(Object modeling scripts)
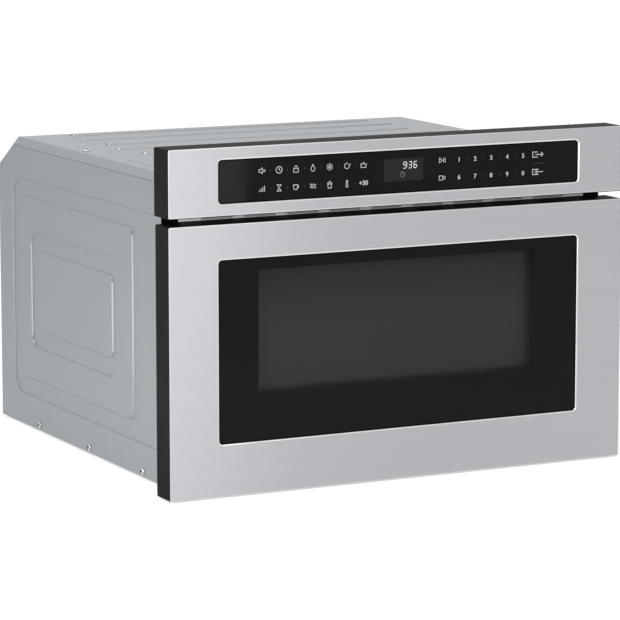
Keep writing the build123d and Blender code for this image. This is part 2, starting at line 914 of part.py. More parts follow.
def drawer_pan():
    """The steel pan that the door carries, closed at the front by the door."""
    rim_z = pan_top - pan_sheet
    body = Pos(0, 0, pan_bottom) * extrude(pan_outline(pan_half, pan_rear, pan_corner), pan_height)
    rim_outline = pan_outline(pan_half + pan_rim, pan_rear + pan_rim, pan_corner + pan_rim)
    body += Pos(0, 0, rim_z) * extrude(rim_outline, pan_sheet)
    inner = pan_outline(pan_half - pan_sheet, pan_rear - pan_sheet, pan_corner - pan_sheet)
    body -= Pos(0, 0, pan_bottom + pan_sheet) * extrude(inner, pan_height)
    flange_y = (inner_back, inner_back + pan_sheet)
    flange_x = (pan_half, pan_half + pan_front_flange)
    side_flange = block(flange_x, flange_y, (pan_bottom, pan_top))
    body += side_flange
    body += other_side(side_flange)
    below = (pan_bottom - pan_front_flange, pan_bottom)
    return body + block((-pan_half, pan_half), flange_y, below)


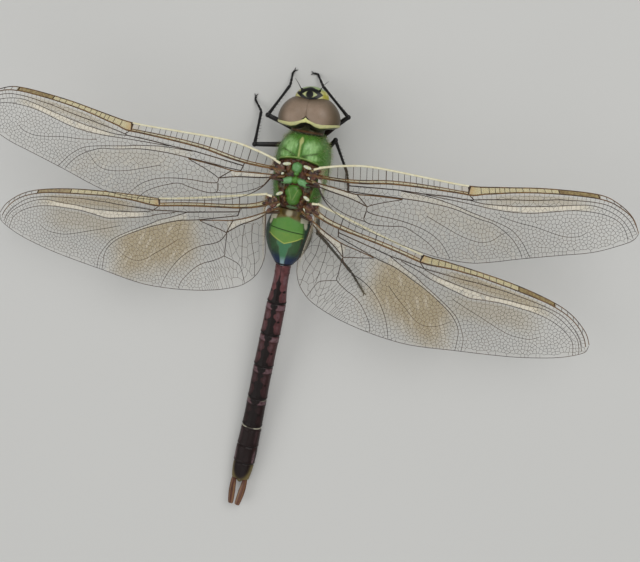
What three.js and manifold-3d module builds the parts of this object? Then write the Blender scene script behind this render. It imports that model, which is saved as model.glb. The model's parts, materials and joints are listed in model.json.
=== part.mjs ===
// A common green darner dragonfly (Anax junius, female) at life size, standing on a floor.
// Millimetres. +Z is up and the floor is z = 0. The head looks along -Y and the insect's left is +X.
// In outlines and sizes, a side piece is written for the left side and mirrored for the right.
import * as THREE from "three";
import { mergeVertices } from "three/addons/utils/BufferGeometryUtils.js";
import Module from "manifold-3d";

const wasm = await Module();
wasm.setup();

const RAD = Math.PI / 180;
const GAP = 0.06; // clearance between neighbouring pieces
const LEFT = 1;
const RIGHT = -1;
const FAR = 8; // beyond the head on every side

// Sides round each form, or [columns, rows] of each ball.
const DETAIL = {
  thorax: 16,
  neck: 12,
  backPlate: [9, 6],
  eye: [18, 12],
  rim: 18,
  occiput: [8, 6],
  nape: [8, 5],
  face: [10, 6],
  antenna: 5,
  spar: 4,
  hinge: 6,
  outline: 2, // steps of a wing's outline between two of its points
  abdomen: 12,
  keel: 8,
  endPlate: [7, 4],
  cercus: 8,
  coxa: [6, 4],
  femur: 6,
  tibia: 6,
  tarsus: 5,
  claw: 4,
};

const COLOURS = {
  thorax: 0x6fb52e,
  back: 0x57a83a,
  neck: 0x3c3d1c,
  eye: 0x6f6552,
  head: 0xc9cf6a,
  frons: 0xa9b83a,
  clypeus: 0xb4bd4a,
  labrum: 0xb9b552,
  labium: 0x9a9a4a,
  antenna: 0x1c1814,
  wing: 0xb9a88c,
  abdomen: [0x7c8a3a, 0x4f7f4a, 0x5a3c38, 0x5a3c38, 0x523733, 0x4a322d, 0x44302b],
  ovipositor: 0x2a1d18,
  cercus: 0x6b4a33,
  femur: 0x241a17,
  tibia: 0x1f1715,
  tarsus: 0x1a1412,
};

// ---- Driving dimensions ----

// The thorax's frame: +X left, +Y back, +Z up, pitched head-up by `pitch` degrees.
const THORAX = { place: [0, -24.4, 8.6], pitch: 2 };

// Rings of the thorax: [y, middle height, half-width, half-height].
const THORAX_RINGS = [
  [-5.7, 0.9, 1.9, 2.2],
  [-5.2, 0.7, 2.9, 3.2],
  [-4.2, 0.3, 3.85, 4.15],
  [-2.6, -0.2, 4.45, 4.75],
  [-0.6, -0.5, 4.68, 4.95],
  [2.0, -0.7, 4.65, 4.8],
  [4.6, -0.7, 4.4, 4.4],
  [6.5, -0.6, 3.9, 3.9],
  [7.7, -0.4, 3.1, 3.0],
];
const THORAX_LEAN = 0.22; // how far the thorax leans back for each mm of height
const THORAX_POWER = 2.3; // 2 is an ellipse, and more is squarer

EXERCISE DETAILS
The full set of records should be duplicated exactly.

SOLUTION TO THE EXERCISE
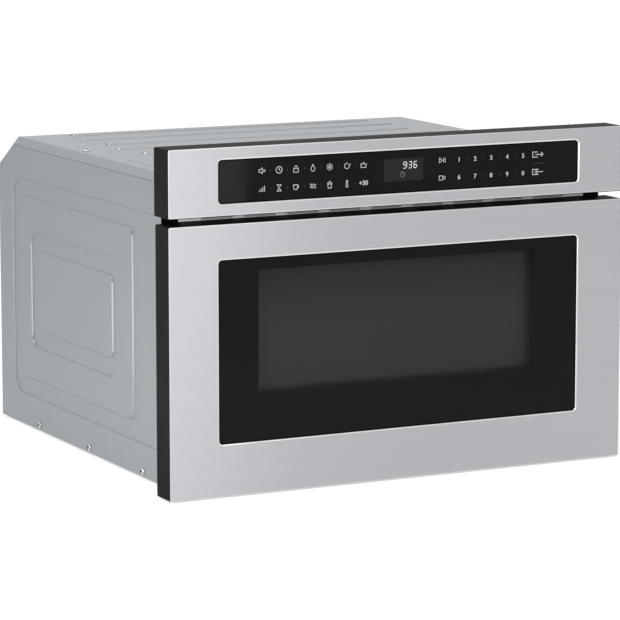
Keep writing the build123d and Blender code for this image. This is part 2, starting at line 914 of part.py. More parts follow.
def drawer_pan():
    """The steel pan that the door carries, closed at the front by the door."""
    rim_z = pan_top - pan_sheet
    body = Pos(0, 0, pan_bottom) * extrude(pan_outline(pan_half, pan_rear, pan_corner), pan_height)
    rim_outline = pan_outline(pan_half + pan_rim, pan_rear + pan_rim, pan_corner + pan_rim)
    body += Pos(0, 0, rim_z) * extrude(rim_outline, pan_sheet)
    inner = pan_outline(pan_half - pan_sheet, pan_rear - pan_sheet, pan_corner - pan_sheet)
    body -= Pos(0, 0, pan_bottom + pan_sheet) * extrude(inner, pan_height)
    flange_y = (inner_back, inner_back + pan_sheet)
    flange_x = (pan_half, pan_half + pan_front_flange)
    side_flange = block(flange_x, flange_y, (pan_bottom, pan_top))
    body += side_flange
    body += other_side(side_flange)
    below = (pan_bottom - pan_front_flange, pan_bottom)
    return body + block((-pan_half, pan_half), flange_y, below)


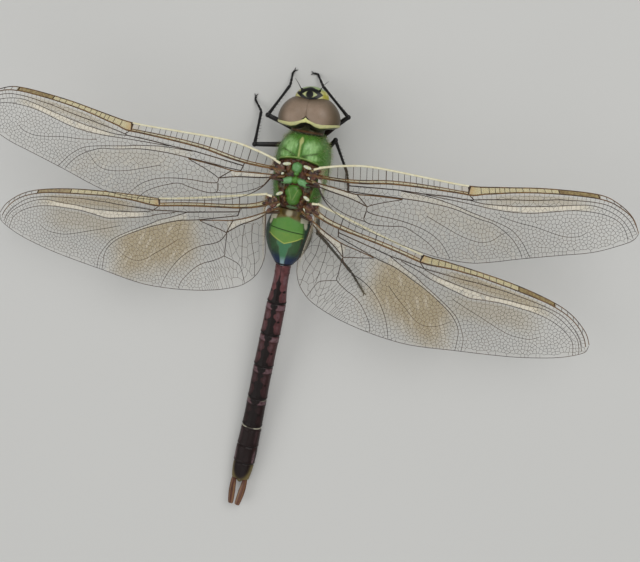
What three.js and manifold-3d module builds the parts of this object? Then write the Blender scene script behind this render. It imports that model, which is saved as model.glb. The model's parts, materials and joints are listed in model.json.
=== part.mjs ===
// A common green darner dragonfly (Anax junius, female) at life size, standing on a floor.
// Millimetres. +Z is up and the floor is z = 0. The head looks along -Y and the insect's left is +X.
// In outlines and sizes, a side piece is written for the left side and mirrored for the right.
import * as THREE from "three";
import { mergeVertices } from "three/addons/utils/BufferGeometryUtils.js";
import Module from "manifold-3d";

const wasm = await Module();
wasm.setup();

const RAD = Math.PI / 180;
const GAP = 0.06; // clearance between neighbouring pieces
const LEFT = 1;
const RIGHT = -1;
const FAR = 8; // beyond the head on every side

// Sides round each form, or [columns, rows] of each ball.
const DETAIL = {
  thorax: 16,
  neck: 12,
  backPlate: [9, 6],
  eye: [18, 12],
  rim: 18,
  occiput: [8, 6],
  nape: [8, 5],
  face: [10, 6],
  antenna: 5,
  spar: 4,
  hinge: 6,
  outline: 2, // steps of a wing's outline between two of its points
  abdomen: 12,
  keel: 8,
  endPlate: [7, 4],
  cercus: 8,
  coxa: [6, 4],
  femur: 6,
  tibia: 6,
  tarsus: 5,
  claw: 4,
};

const COLOURS = {
  thorax: 0x6fb52e,
  back: 0x57a83a,
  neck: 0x3c3d1c,
  eye: 0x6f6552,
  head: 0xc9cf6a,
  frons: 0xa9b83a,
  clypeus: 0xb4bd4a,
  labrum: 0xb9b552,
  labium: 0x9a9a4a,
  antenna: 0x1c1814,
  wing: 0xb9a88c,
  abdomen: [0x7c8a3a, 0x4f7f4a, 0x5a3c38, 0x5a3c38, 0x523733, 0x4a322d, 0x44302b],
  ovipositor: 0x2a1d18,
  cercus: 0x6b4a33,
  femur: 0x241a17,
  tibia: 0x1f1715,
  tarsus: 0x1a1412,
};

// ---- Driving dimensions ----

// The thorax's frame: +X left, +Y back, +Z up, pitched head-up by `pitch` degrees.
const THORAX = { place: [0, -24.4, 8.6], pitch: 2 };

// Rings of the thorax: [y, middle height, half-width, half-height].
const THORAX_RINGS = [
  [-5.7, 0.9, 1.9, 2.2],
  [-5.2, 0.7, 2.9, 3.2],
  [-4.2, 0.3, 3.85, 4.15],
  [-2.6, -0.2, 4.45, 4.75],
  [-0.6, -0.5, 4.68, 4.95],
  [2.0, -0.7, 4.65, 4.8],
  [4.6, -0.7, 4.4, 4.4],
  [6.5, -0.6, 3.9, 3.9],
  [7.7, -0.4, 3.1, 3.0],
];
const THORAX_LEAN = 0.22; // how far the thorax leans back for each mm of height
const THORAX_POWER = 2.3; // 2 is an ellipse, and more is squarer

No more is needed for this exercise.